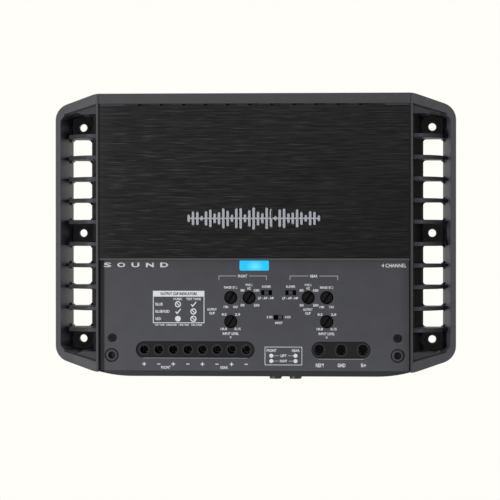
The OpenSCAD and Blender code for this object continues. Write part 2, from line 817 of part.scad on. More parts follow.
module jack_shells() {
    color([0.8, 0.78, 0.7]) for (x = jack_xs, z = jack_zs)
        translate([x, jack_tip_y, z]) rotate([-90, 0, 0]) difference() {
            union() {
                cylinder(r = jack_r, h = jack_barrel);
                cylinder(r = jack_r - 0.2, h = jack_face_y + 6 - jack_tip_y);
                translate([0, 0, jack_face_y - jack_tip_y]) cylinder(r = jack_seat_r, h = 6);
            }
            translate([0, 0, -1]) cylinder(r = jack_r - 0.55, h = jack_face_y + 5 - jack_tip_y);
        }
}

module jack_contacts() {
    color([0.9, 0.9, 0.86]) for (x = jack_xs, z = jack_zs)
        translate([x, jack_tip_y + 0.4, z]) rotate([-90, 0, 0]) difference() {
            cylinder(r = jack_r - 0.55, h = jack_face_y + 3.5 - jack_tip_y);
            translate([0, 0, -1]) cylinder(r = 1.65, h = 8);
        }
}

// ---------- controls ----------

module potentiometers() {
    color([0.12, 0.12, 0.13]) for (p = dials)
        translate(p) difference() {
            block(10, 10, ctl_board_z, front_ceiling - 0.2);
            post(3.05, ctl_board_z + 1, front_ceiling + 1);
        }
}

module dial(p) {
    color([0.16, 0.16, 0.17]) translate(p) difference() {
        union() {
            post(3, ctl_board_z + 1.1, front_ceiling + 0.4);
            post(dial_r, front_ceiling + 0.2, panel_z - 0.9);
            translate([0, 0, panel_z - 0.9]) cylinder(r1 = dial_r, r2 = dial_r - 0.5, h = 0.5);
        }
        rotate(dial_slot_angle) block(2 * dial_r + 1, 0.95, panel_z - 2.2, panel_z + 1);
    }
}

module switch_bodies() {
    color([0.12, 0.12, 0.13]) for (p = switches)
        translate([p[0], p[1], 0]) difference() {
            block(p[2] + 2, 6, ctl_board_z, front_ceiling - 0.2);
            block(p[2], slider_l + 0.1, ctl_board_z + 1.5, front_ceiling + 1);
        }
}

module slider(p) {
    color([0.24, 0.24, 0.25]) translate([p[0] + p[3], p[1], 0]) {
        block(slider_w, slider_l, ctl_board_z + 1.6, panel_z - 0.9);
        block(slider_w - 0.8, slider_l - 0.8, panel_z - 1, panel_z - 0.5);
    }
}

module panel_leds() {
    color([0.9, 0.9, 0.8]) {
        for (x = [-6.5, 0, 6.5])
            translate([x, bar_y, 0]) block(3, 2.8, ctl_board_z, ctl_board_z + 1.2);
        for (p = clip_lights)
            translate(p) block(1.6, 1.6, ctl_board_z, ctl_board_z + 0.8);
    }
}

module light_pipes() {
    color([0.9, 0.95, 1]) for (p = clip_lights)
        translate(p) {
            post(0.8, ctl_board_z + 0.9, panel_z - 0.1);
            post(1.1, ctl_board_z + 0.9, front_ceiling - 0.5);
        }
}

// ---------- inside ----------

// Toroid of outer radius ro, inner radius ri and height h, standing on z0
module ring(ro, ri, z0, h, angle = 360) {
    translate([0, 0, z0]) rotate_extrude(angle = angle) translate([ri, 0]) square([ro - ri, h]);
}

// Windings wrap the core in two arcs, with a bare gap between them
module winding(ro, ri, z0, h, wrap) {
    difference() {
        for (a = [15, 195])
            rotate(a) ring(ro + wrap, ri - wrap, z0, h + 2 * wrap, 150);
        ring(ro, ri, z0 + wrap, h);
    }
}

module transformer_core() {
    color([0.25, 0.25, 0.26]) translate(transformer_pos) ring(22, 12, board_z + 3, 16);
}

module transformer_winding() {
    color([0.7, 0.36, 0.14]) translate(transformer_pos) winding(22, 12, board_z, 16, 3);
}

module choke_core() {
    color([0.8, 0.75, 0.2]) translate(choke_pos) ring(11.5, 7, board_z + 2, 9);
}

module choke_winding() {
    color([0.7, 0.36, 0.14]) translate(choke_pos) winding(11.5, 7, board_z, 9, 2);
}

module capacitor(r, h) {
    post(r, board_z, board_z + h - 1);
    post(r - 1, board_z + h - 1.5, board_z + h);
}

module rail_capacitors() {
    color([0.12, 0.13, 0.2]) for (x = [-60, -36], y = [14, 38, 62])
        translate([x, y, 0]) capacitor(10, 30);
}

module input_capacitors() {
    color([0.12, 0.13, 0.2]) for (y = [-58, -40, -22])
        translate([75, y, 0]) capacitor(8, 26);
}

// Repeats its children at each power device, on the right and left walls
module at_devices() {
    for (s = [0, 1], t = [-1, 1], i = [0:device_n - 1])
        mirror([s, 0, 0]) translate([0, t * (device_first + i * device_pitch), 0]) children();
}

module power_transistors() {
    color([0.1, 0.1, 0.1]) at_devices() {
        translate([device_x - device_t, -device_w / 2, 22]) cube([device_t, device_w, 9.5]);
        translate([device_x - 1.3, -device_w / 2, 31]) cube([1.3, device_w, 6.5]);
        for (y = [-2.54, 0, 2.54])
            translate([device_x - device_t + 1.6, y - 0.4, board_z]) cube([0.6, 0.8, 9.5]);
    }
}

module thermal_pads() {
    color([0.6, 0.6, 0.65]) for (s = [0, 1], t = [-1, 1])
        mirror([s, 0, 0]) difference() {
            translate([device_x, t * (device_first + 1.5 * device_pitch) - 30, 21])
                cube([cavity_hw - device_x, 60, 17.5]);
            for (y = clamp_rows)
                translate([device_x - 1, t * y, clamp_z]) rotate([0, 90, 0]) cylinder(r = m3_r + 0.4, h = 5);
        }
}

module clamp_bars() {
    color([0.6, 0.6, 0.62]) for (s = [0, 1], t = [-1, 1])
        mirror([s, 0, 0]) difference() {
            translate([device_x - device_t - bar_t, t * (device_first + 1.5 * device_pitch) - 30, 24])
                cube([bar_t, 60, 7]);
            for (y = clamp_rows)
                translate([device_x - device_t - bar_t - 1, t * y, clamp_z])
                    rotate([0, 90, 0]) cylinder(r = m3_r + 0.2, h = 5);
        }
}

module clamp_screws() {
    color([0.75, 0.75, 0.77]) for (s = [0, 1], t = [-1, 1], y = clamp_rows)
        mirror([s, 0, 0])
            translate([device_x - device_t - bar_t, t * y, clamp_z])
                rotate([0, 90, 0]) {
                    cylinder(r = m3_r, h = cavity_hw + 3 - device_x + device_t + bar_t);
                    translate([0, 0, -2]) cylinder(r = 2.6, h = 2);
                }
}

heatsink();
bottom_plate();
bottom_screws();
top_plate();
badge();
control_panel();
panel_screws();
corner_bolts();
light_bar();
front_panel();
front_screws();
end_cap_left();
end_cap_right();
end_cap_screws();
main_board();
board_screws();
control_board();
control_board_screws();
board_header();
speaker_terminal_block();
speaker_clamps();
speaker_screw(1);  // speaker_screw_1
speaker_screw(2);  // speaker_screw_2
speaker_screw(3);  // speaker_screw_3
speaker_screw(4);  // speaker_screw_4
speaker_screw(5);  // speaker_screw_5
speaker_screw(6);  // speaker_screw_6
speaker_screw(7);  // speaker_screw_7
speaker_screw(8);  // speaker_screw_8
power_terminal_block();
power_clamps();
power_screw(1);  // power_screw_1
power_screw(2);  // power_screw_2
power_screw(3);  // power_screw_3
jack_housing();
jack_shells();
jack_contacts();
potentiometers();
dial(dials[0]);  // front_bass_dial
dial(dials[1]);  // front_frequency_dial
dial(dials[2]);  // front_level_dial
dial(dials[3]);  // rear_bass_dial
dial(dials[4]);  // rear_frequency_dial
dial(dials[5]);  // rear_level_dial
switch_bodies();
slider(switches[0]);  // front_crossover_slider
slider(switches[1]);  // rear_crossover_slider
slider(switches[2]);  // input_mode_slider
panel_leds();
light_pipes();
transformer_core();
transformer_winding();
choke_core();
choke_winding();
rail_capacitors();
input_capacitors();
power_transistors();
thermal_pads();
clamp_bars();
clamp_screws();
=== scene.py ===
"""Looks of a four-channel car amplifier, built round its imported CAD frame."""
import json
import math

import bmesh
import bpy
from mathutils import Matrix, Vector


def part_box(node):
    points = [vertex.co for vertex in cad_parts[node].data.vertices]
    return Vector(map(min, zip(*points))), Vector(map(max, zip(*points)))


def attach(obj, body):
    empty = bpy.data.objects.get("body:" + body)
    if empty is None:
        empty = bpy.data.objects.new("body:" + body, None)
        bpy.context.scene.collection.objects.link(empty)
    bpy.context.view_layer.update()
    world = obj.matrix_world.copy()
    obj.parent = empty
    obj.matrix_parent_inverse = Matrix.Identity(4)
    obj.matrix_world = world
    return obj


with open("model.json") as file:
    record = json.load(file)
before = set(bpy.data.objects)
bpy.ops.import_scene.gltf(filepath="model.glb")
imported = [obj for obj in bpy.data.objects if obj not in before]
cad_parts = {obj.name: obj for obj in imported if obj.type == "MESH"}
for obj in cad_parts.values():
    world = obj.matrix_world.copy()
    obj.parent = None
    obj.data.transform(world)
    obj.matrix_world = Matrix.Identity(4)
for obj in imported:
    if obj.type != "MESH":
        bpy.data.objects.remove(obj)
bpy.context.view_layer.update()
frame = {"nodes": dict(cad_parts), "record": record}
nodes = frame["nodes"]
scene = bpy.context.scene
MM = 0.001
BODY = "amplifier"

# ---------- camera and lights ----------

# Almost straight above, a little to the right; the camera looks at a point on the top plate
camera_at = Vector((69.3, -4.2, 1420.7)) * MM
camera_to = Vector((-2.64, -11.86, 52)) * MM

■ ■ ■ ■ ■

WHAT IS ASKED: State how many lines include the string "frame", and nothing more.

TASK RESULT: 3